RuntimeError: can't start new thread #882

Harald-koeln · 2023-10-06T07:40:00Z

Hello, in just one cluster (out of ~20) GPM is not starting (Crashloopbackoff) with this log output.
We are using version 0.7.0 and deploy the helm chart with ARGOCD. Kubernetes Version is 1.24.13
Please let me know, if other infos are needed.
Any help appreciated. Thank you!

...
[2023-10-06 07:16:41 +0000] [8] [INFO] In cluster configuration loaded successfully.
[2023-10-06 07:16:41 +0000] [8] [ERROR] Exception in worker process
Traceback (most recent call last):
File "/usr/local/lib/python3.11/site-packages/gunicorn/arbiter.py", line 609, in spawn_worker
worker.init_process()
File "/usr/local/lib/python3.11/site-packages/gunicorn/workers/gthread.py", line 95, in init_process
super().init_process()
File "/usr/local/lib/python3.11/site-packages/gunicorn/workers/base.py", line 142, in init_process
self.run()
File "/usr/local/lib/python3.11/site-packages/gunicorn/workers/gthread.py", line 214, in run
callback(key.fileobj)
File "/usr/local/lib/python3.11/site-packages/gunicorn/workers/gthread.py", line 150, in on_client_socket_readable
self.enqueue_req(conn)
File "/usr/local/lib/python3.11/site-packages/gunicorn/workers/gthread.py", line 117, in enqueue_req
fs = self.tpool.submit(self.handle, conn)
^^^^^^^^^^^^^^^^^^^^^^^^^^^^^^^^^^^^
File "/usr/local/lib/python3.11/concurrent/futures/thread.py", line 176, in submit
self._adjust_thread_count()
File "/usr/local/lib/python3.11/concurrent/futures/thread.py", line 199, in _adjust_thread_count
t.start()
File "/usr/local/lib/python3.11/threading.py", line 957, in start
_start_new_thread(self._bootstrap, ())
RuntimeError: can't start new thread

ralgozino · 2023-10-06T08:25:26Z

Hi @Harald-koeln

This seems indeed strange, let me ask you some questions to better understand the issue:

Are the rest of the applications running without issues on the cluster?
Are the other clusters that you have running the same version of Kubernetes and GMP?
Do you have any resource limits set? can you share the values that you are using to install the chart? please make sure to mask all the sensible info like secrets and URLs
Is the node where GPM is running healthy?
are there any other security tools or measures running in the cluster that could prevent GPM for creating threads?

Thanks!

Harald-koeln · 2023-10-06T10:24:53Z

Hi @ralgozino ,

thanks for your reply. I will answer your questions, but actually I do not have the need anymore to deploy GPM on that cluster. I've figured out that trivy-operator was additionally deployed on that cluster by another team. We do not need both and maybe this is also the reason for the problems.
Concerning your questions:

yes, gatekeeper (and trivy and other applications) are running without issues
yes, there are all the same version
no resource limits set by me, only default helm chart values (see below)
node is healthy
trivy (probably responsible for GPM problems)
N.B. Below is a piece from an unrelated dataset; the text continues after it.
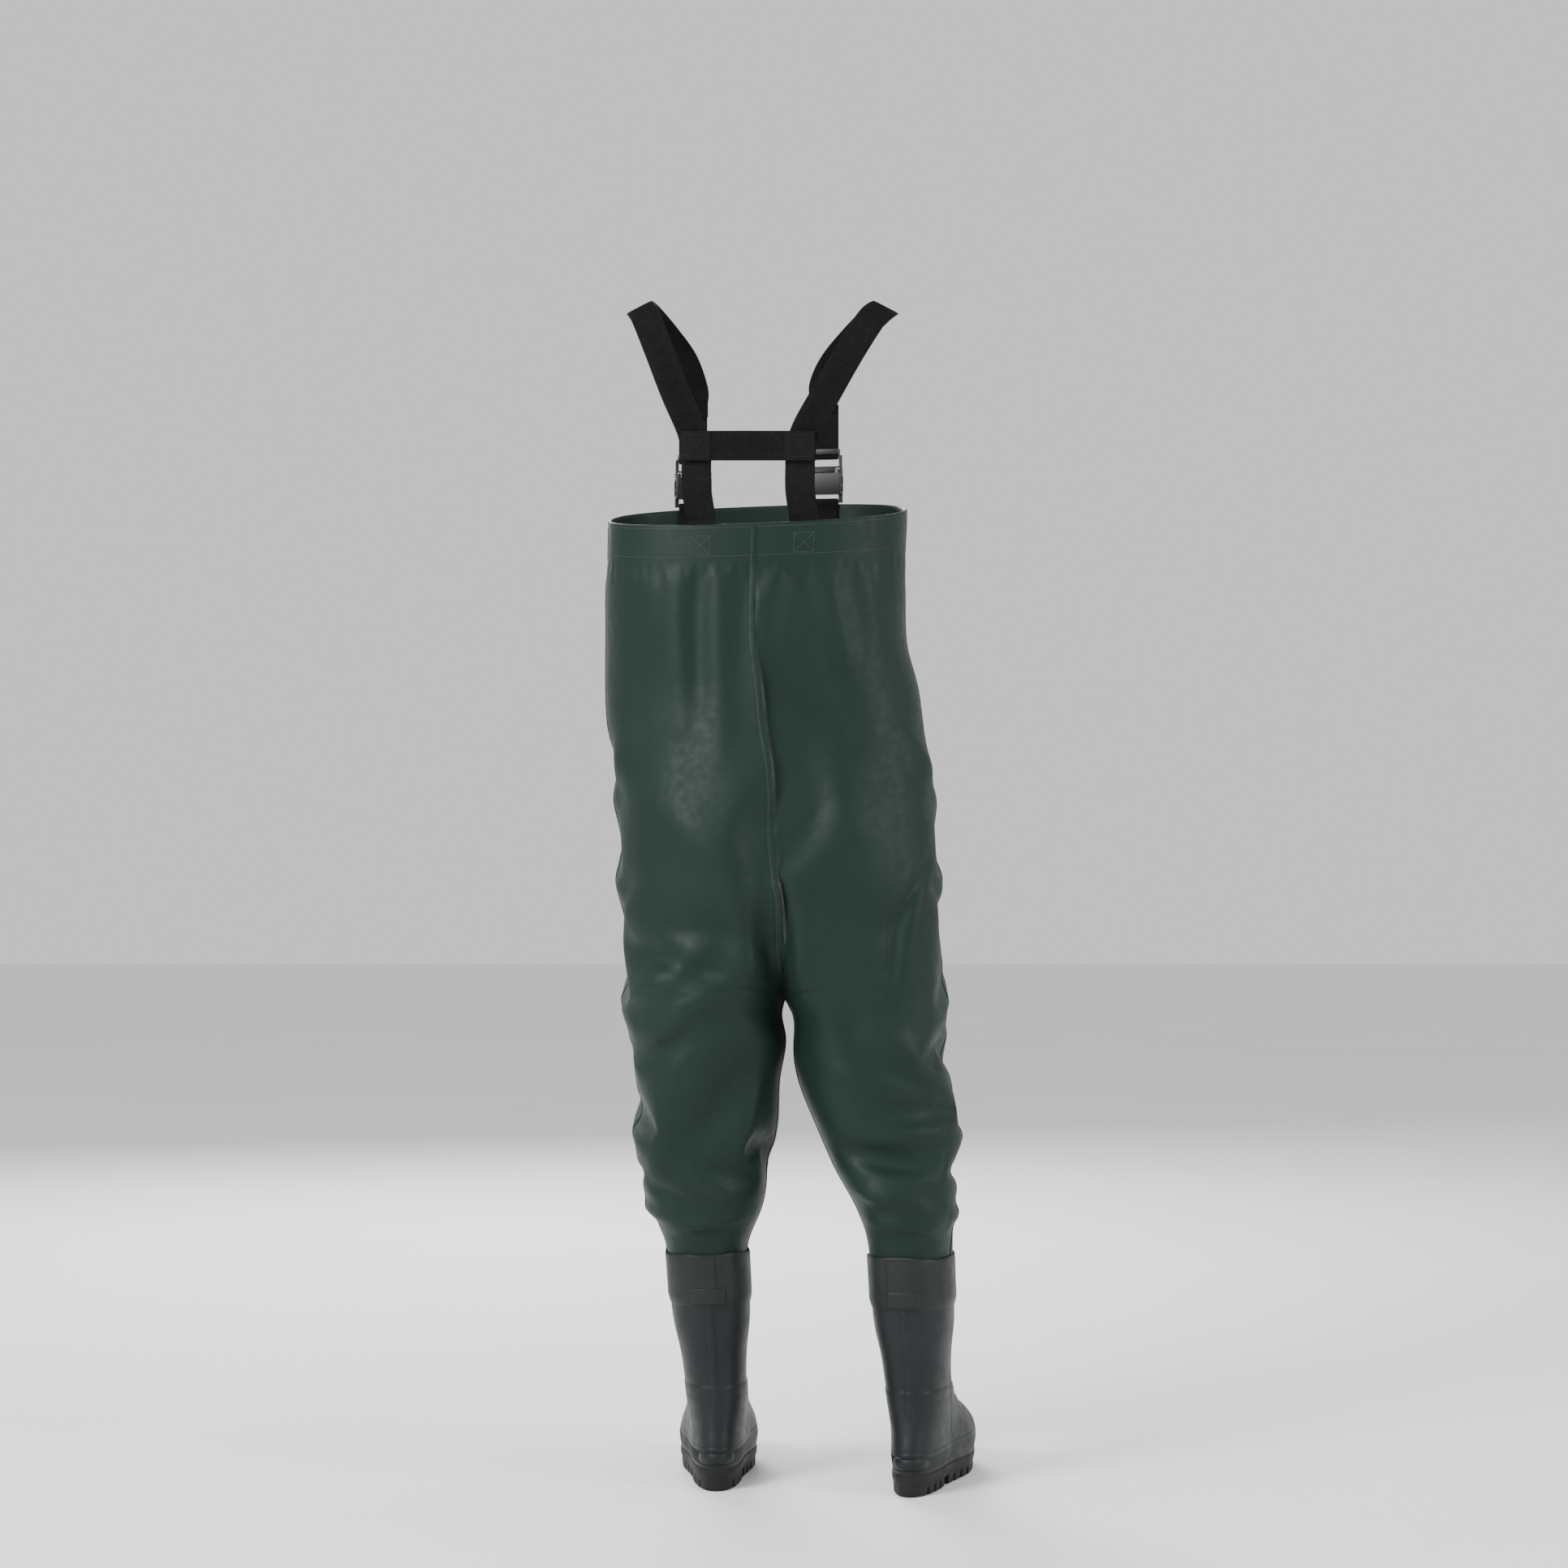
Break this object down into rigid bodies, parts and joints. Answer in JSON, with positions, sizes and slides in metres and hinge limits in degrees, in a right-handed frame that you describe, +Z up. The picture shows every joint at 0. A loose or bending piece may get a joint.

source: chart: gatekeeper-policy-manager repoURL: https://sighupio.github.io/gatekeeper-policy-manager targetRevision: 0.7.0 helm: releaseName: gatekeeper-policy-manager values: |- config: secretKey: "gatekeeper-policy-manager" ingress: enabled: true hosts: - host: "gpm.{{ metadata.annotations.cluster_wildcard_domain }}" paths: - "/"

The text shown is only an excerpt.